_Rows from an object dataset_.
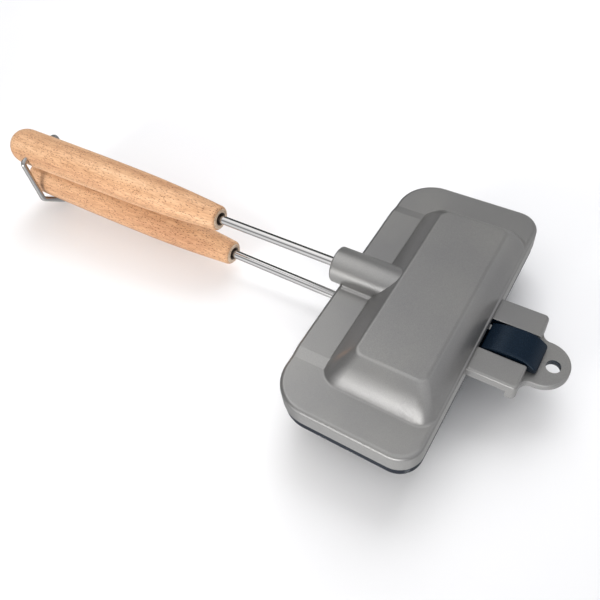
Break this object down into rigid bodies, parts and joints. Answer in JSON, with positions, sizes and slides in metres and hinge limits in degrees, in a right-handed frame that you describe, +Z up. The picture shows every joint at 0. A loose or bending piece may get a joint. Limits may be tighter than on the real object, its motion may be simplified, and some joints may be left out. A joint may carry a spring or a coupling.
{
  "type": "pie iron",
  "caption": "Hinged pie iron: domed rectangular cast pans hooked together at the front, steel rods, tapered wooden handles and a wire bail that swings over to hold it shut.",
  "frame": {"origin": "point on the flat underside of the lower dome, below the middle of the pans", "axes": "+X from the handle tips to the hinge, +Y across the pans, +Z up from the lower pan to the upper pan"},
  "size_m": [0.304, 0.132, 0.0467],
  "materials": {
    "pan_outside": "satin warm-grey high-temperature coating on cast aluminium",
    "nonstick": "dark satin non-stick coating on cast aluminium",
    "steel_rod": "drawn bright steel rod",
    "handle_wood": "light beech, fine sanded and oiled",
    "insert_steel": "turned steel",
    "bail_wire": "bent steel wire"
  },
  "bodies": {
    "lower_half": {"lower_pan": "nonstick", "lower_rod": "steel_rod", "lower_handle": "handle_wood", "lower_handle_insert": "insert_steel"},
    "upper_half": {"upper_pan": "pan_outside", "upper_rod": "steel_rod", "upper_handle": "handle_wood", "upper_handle_insert": "insert_steel"},
    "bail": {"bail": "bail_wire"}
  },
  "joints": [
    {"name": "pan_hinge", "type": "hinge", "parent": "lower_half", "child": "upper_half", "pos_m": [0.0465, 0, 0.02045], "axis": [0, 1, 0], "range_deg": [0, 115]},
    {"name": "bail_pivot", "type": "hinge", "parent": "upper_half", "child": "bail", "pos_m": [-0.2203, 0, 0.03143], "axis": [0, 1, 0], "range_deg": [-15, 250]}
  ]
}
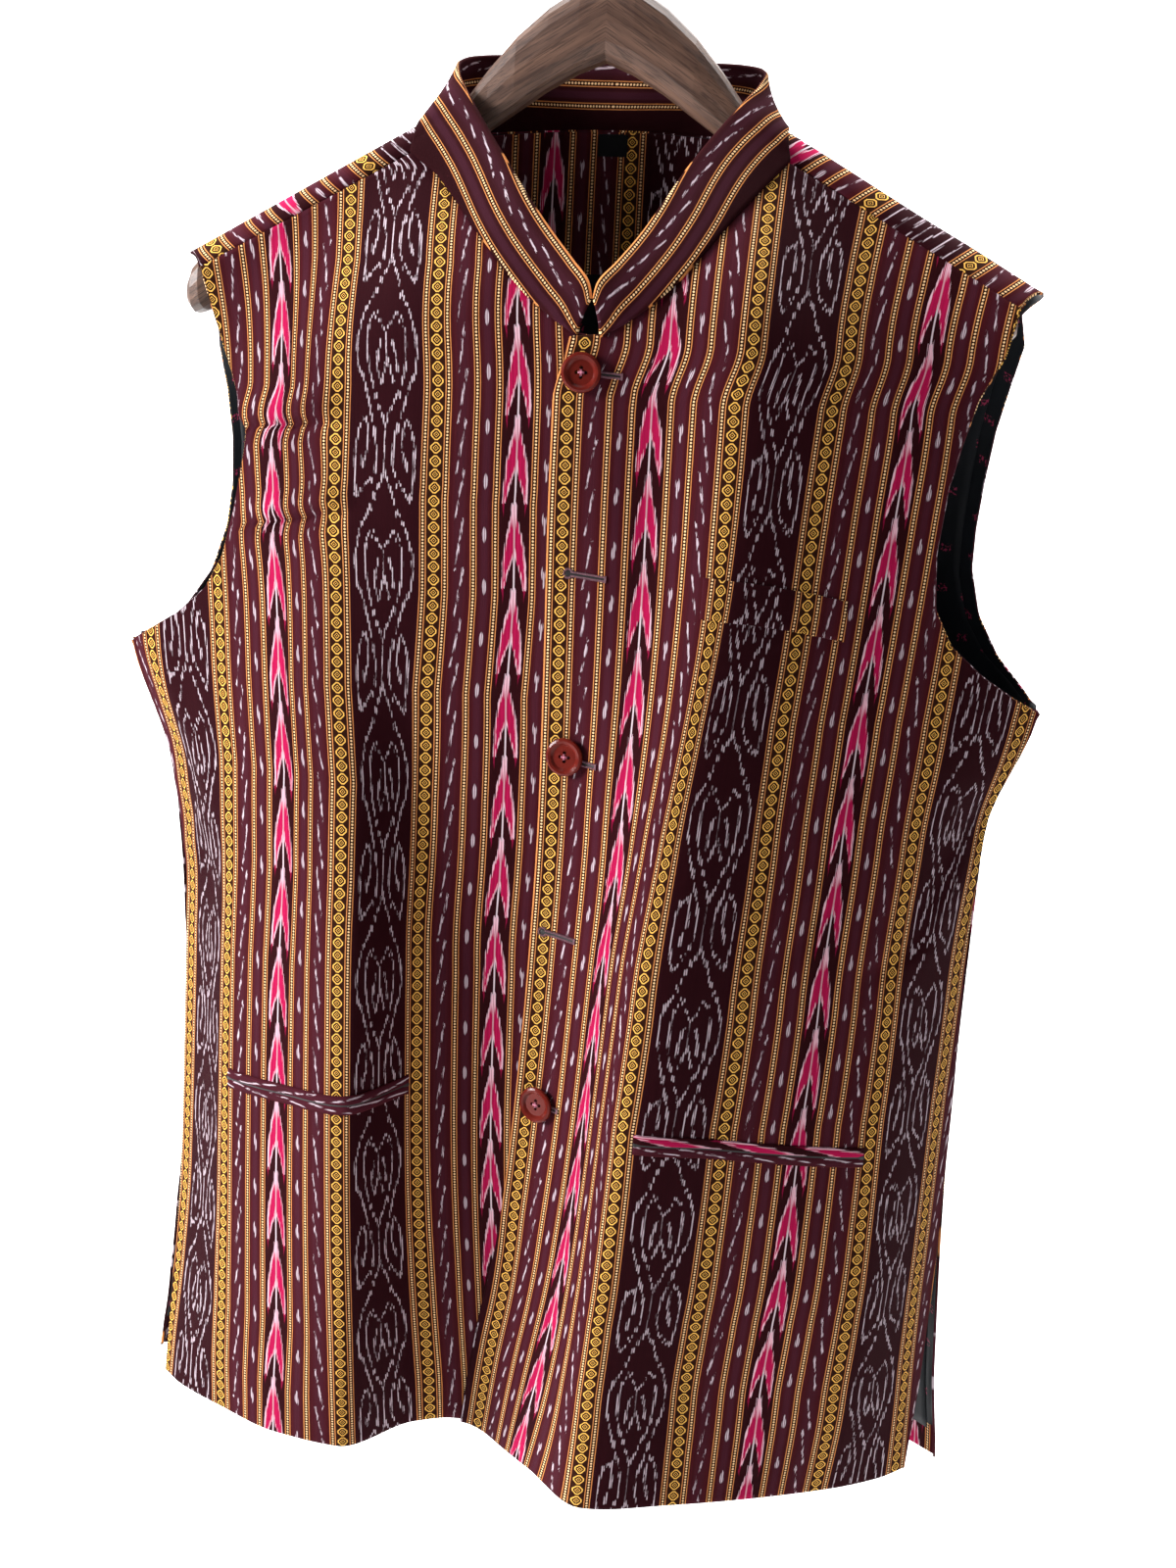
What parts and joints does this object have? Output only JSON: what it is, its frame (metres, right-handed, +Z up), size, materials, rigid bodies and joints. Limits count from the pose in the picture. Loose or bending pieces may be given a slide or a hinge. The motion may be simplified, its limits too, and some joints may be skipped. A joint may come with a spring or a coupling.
{
  "type": "ikat jacket on a hanger",
  "caption": "Sleeveless stand-collar jacket of striped ikat cloth, buttoned down the front, with a breast welt and two jetted pockets, hanging on a contoured wooden hanger.",
  "frame": {"origin": "inside top of the hanger's hook, where the jacket is held", "axes": "+Z up, -Y the wearer's front, +X the wearer's left"},
  "size_m": [0.502, 0.1768, 0.89],
  "materials": {
    "ikat_cloth": "woven cotton with striped ikat and figured bands, matt",
    "lining": "satin",
    "label": "woven tape, matt",
    "button": "polished",
    "walnut": "varnished dark walnut",
    "steel": "polished wire"
  },
  "bodies": {
    "root": {"front_left": "ikat_cloth", "front_right": "ikat_cloth", "back": "ikat_cloth", "collar": "ikat_cloth", "back_neck_facing": "ikat_cloth", "breast_welt": "ikat_cloth", "jet_left_upper": "ikat_cloth", "jet_left_lower": "ikat_cloth", "jet_right_upper": "ikat_cloth", "jet_right_lower": "ikat_cloth", "back_lining": "lining", "size_label": "label", "button_top": "button", "button_middle": "button", "button_bottom": "button", "hanger_bar": "walnut", "hanger_hook": "steel"}
  },
  "joints": []
}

_STATED PROBLEM_.
Give back the whole listing exactly as it reads.

_WRITTEN ANSWER_.
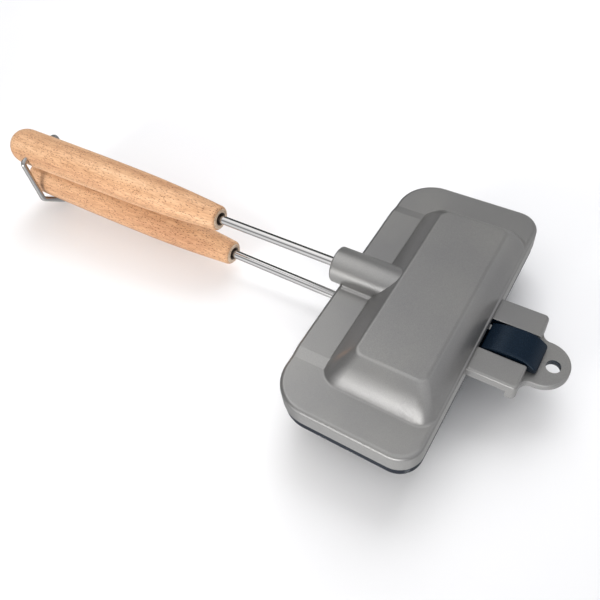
Break this object down into rigid bodies, parts and joints. Answer in JSON, with positions, sizes and slides in metres and hinge limits in degrees, in a right-handed frame that you describe, +Z up. The picture shows every joint at 0. A loose or bending piece may get a joint. Limits may be tighter than on the real object, its motion may be simplified, and some joints may be left out. A joint may carry a spring or a coupling.
{
  "type": "pie iron",
  "caption": "Hinged pie iron: domed rectangular cast pans hooked together at the front, steel rods, tapered wooden handles and a wire bail that swings over to hold it shut.",
  "frame": {"origin": "point on the flat underside of the lower dome, below the middle of the pans", "axes": "+X from the handle tips to the hinge, +Y across the pans, +Z up from the lower pan to the upper pan"},
  "size_m": [0.304, 0.132, 0.0467],
  "materials": {
    "pan_outside": "satin warm-grey high-temperature coating on cast aluminium",
    "nonstick": "dark satin non-stick coating on cast aluminium",
    "steel_rod": "drawn bright steel rod",
    "handle_wood": "light beech, fine sanded and oiled",
    "insert_steel": "turned steel",
    "bail_wire": "bent steel wire"
  },
  "bodies": {
    "lower_half": {"lower_pan": "nonstick", "lower_rod": "steel_rod", "lower_handle": "handle_wood", "lower_handle_insert": "insert_steel"},
    "upper_half": {"upper_pan": "pan_outside", "upper_rod": "steel_rod", "upper_handle": "handle_wood", "upper_handle_insert": "insert_steel"},
    "bail": {"bail": "bail_wire"}
  },
  "joints": [
    {"name": "pan_hinge", "type": "hinge", "parent": "lower_half", "child": "upper_half", "pos_m": [0.0465, 0, 0.02045], "axis": [0, 1, 0], "range_deg": [0, 115]},
    {"name": "bail_pivot", "type": "hinge", "parent": "upper_half", "child": "bail", "pos_m": [-0.2203, 0, 0.03143], "axis": [0, 1, 0], "range_deg": [-15, 250]}
  ]
}
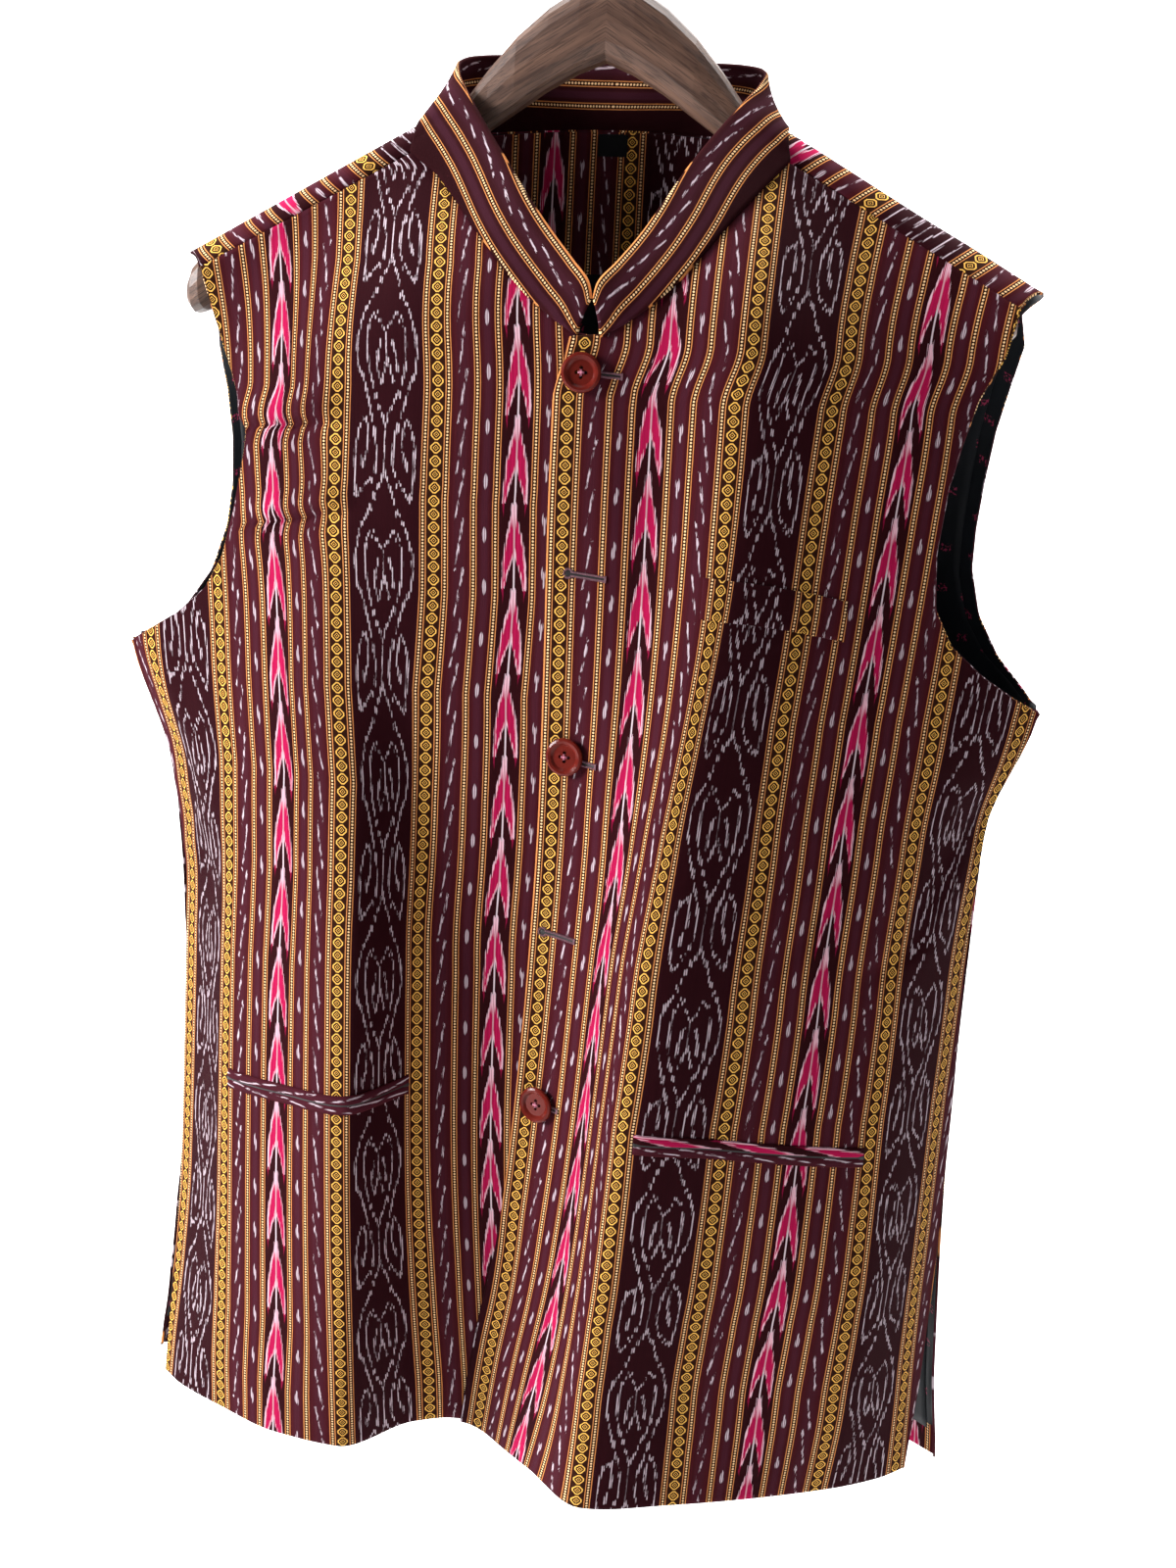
What parts and joints does this object have? Output only JSON: what it is, its frame (metres, right-handed, +Z up), size, materials, rigid bodies and joints. Limits count from the pose in the picture. Loose or bending pieces may be given a slide or a hinge. The motion may be simplified, its limits too, and some joints may be skipped. A joint may come with a spring or a coupling.
{
  "type": "ikat jacket on a hanger",
  "caption": "Sleeveless stand-collar jacket of striped ikat cloth, buttoned down the front, with a breast welt and two jetted pockets, hanging on a contoured wooden hanger.",
  "frame": {"origin": "inside top of the hanger's hook, where the jacket is held", "axes": "+Z up, -Y the wearer's front, +X the wearer's left"},
  "size_m": [0.502, 0.1768, 0.89],
  "materials": {
    "ikat_cloth": "woven cotton with striped ikat and figured bands, matt",
    "lining": "satin",
    "label": "woven tape, matt",
    "button": "polished",
    "walnut": "varnished dark walnut",
    "steel": "polished wire"
  },
  "bodies": {
    "root": {"front_left": "ikat_cloth", "front_right": "ikat_cloth", "back": "ikat_cloth", "collar": "ikat_cloth", "back_neck_facing": "ikat_cloth", "breast_welt": "ikat_cloth", "jet_left_upper": "ikat_cloth", "jet_left_lower": "ikat_cloth", "jet_right_upper": "ikat_cloth", "jet_right_lower": "ikat_cloth", "back_lining": "lining", "size_label": "label", "button_top": "button", "button_middle": "button", "button_bottom": "button", "hanger_bar": "walnut", "hanger_hook": "steel"}
  },
  "joints": []
}